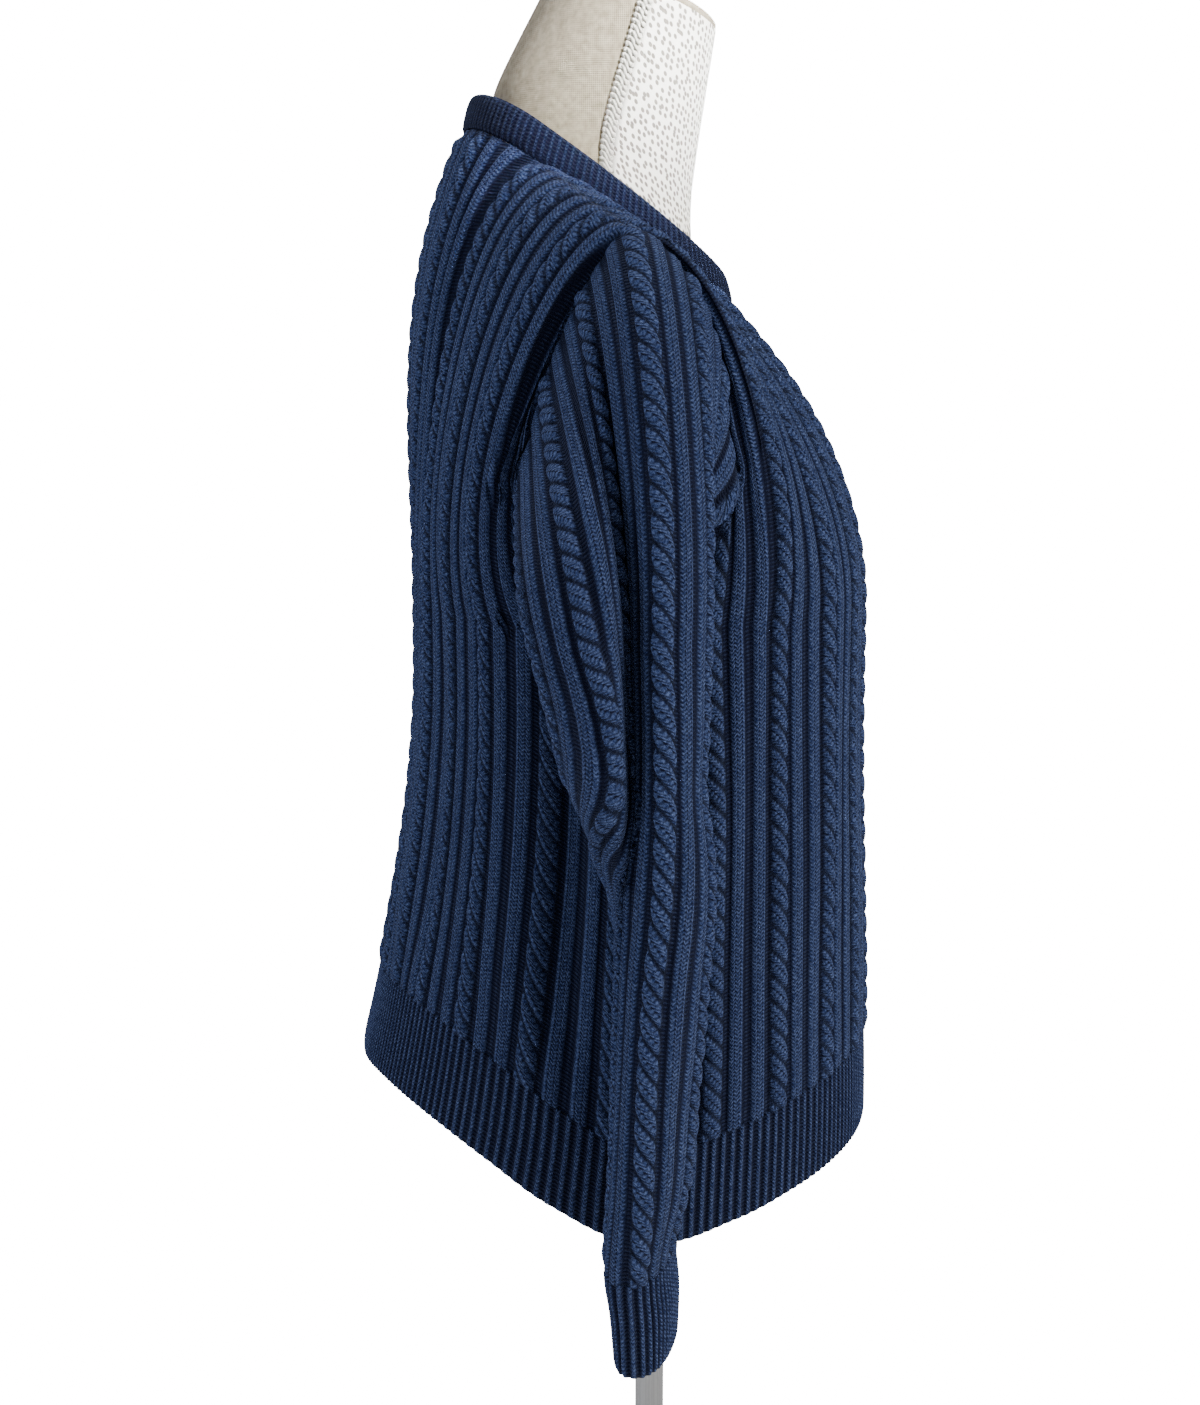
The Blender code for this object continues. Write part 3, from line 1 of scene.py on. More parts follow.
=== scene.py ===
import json
import math
import bpy
import numpy as np
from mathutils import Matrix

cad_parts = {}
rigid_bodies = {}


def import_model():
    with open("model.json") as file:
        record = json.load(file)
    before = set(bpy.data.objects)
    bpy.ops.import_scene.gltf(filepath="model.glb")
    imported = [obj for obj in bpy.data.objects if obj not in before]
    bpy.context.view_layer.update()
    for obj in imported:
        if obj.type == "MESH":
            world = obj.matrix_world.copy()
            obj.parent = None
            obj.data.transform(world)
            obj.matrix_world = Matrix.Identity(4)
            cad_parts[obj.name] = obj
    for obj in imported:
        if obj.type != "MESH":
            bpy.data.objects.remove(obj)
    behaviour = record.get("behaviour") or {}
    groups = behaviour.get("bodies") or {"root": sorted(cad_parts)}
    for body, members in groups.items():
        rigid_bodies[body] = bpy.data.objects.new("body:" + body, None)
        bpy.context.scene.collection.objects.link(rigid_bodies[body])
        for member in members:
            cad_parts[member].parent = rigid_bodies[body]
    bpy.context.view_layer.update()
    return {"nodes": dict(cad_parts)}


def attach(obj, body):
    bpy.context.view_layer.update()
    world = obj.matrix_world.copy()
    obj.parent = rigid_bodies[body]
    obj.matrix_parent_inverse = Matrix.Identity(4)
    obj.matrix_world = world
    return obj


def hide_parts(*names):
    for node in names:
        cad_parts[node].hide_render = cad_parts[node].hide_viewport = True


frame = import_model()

# A navy cable-knit pullover on a linen dress form. Metres; the front faces -Y, and the camera looks
# at the wearer's right side from -X. Every new piece is a grid of points, columns across and rows up.

fullTurn = 2 * math.pi


# A cubic through a table: its end slopes are the mean of the spans that meet; flat beyond the ends
def smoothCurve(at, known, values):
    order = np.argsort(known)
    known = np.asarray(known, float)[order]
    values = np.asarray(values, float)[order]
    spanSlope = np.diff(values) / np.diff(known)
    slope = np.concatenate([spanSlope[:1], (spanSlope[1:] + spanSlope[:-1]) / 2, spanSlope[-1:]])
    at = np.clip(at, known[0], known[-1])
    span = np.clip(np.searchsorted(known, at, side="right") - 1, 0, len(known) - 2)
    size = known[span + 1] - known[span]
    part = (at - known[span]) / size
    rise = values[span + 1] - values[span]
    near = part * (1 - part) ** 2 * size * slope[span]
    far = -part**2 * (1 - part) * size * slope[span + 1]
    return values[span] + rise * part**2 * (3 - 2 * part) + near + far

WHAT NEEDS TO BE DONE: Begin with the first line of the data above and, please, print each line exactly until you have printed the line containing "obj.data.transform(world)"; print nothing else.

CORRECT OUTPUT:
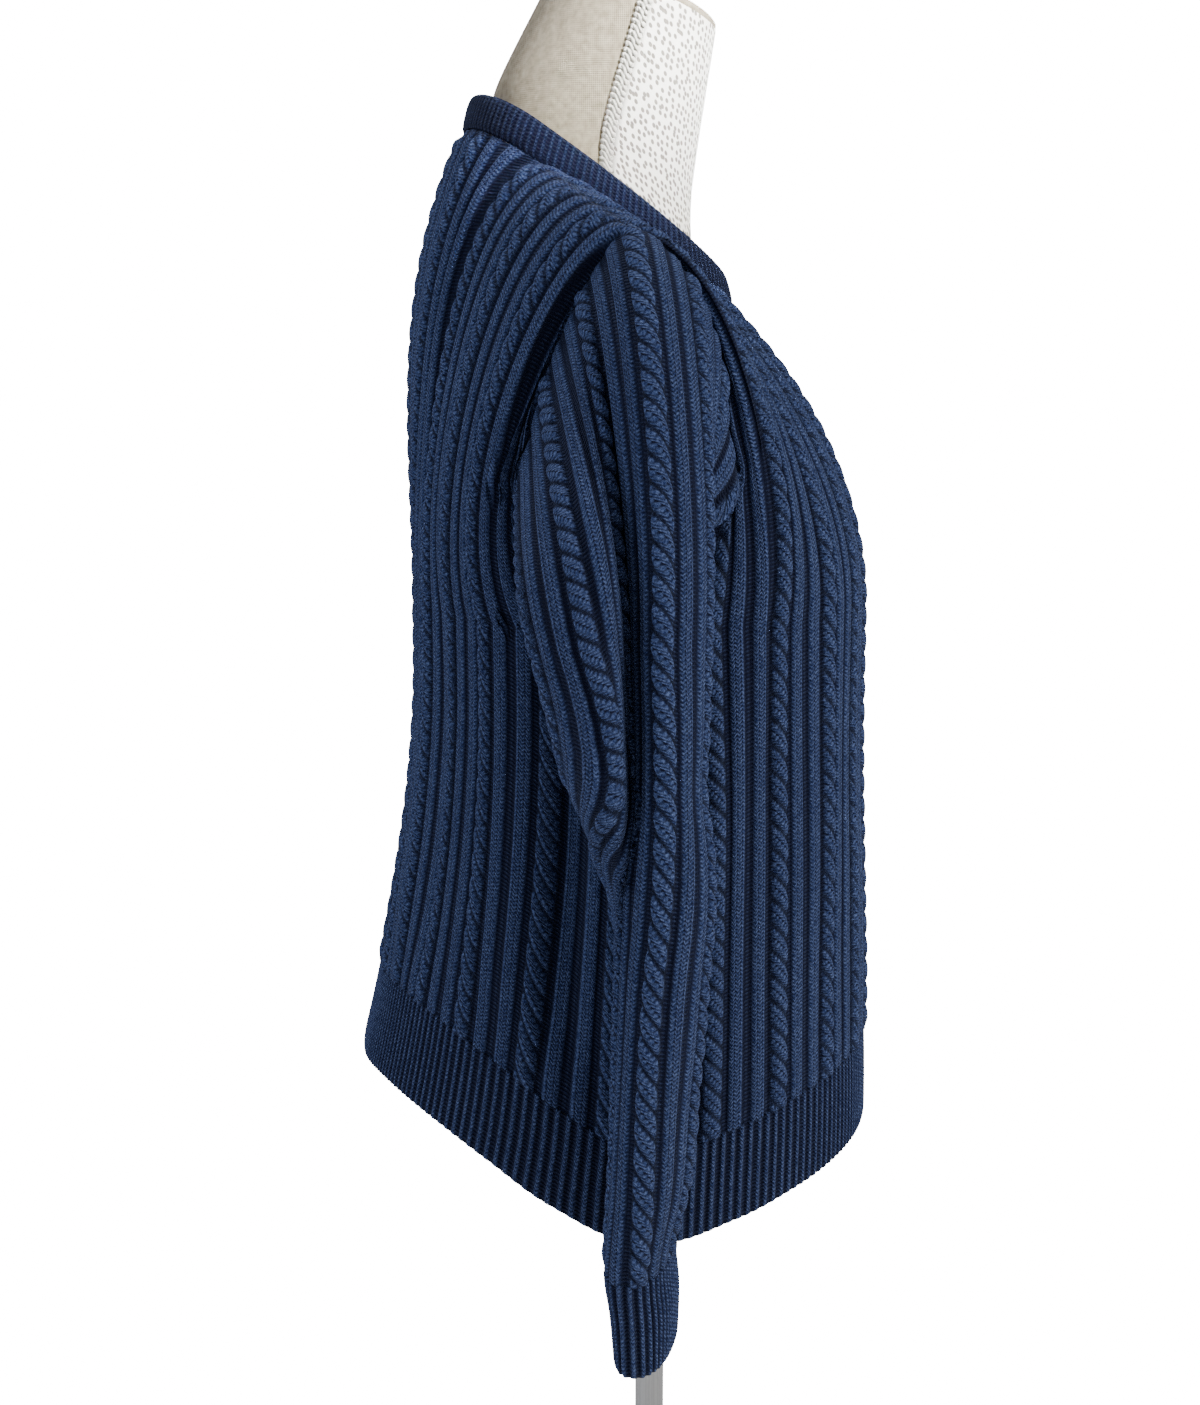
The Blender code for this object continues. Write part 3, from line 1 of scene.py on. More parts follow.
=== scene.py ===
import json
import math
import bpy
import numpy as np
from mathutils import Matrix

cad_parts = {}
rigid_bodies = {}


def import_model():
    with open("model.json") as file:
        record = json.load(file)
    before = set(bpy.data.objects)
    bpy.ops.import_scene.gltf(filepath="model.glb")
    imported = [obj for obj in bpy.data.objects if obj not in before]
    bpy.context.view_layer.update()
    for obj in imported:
        if obj.type == "MESH":
            world = obj.matrix_world.copy()
            obj.parent = None
            obj.data.transform(world)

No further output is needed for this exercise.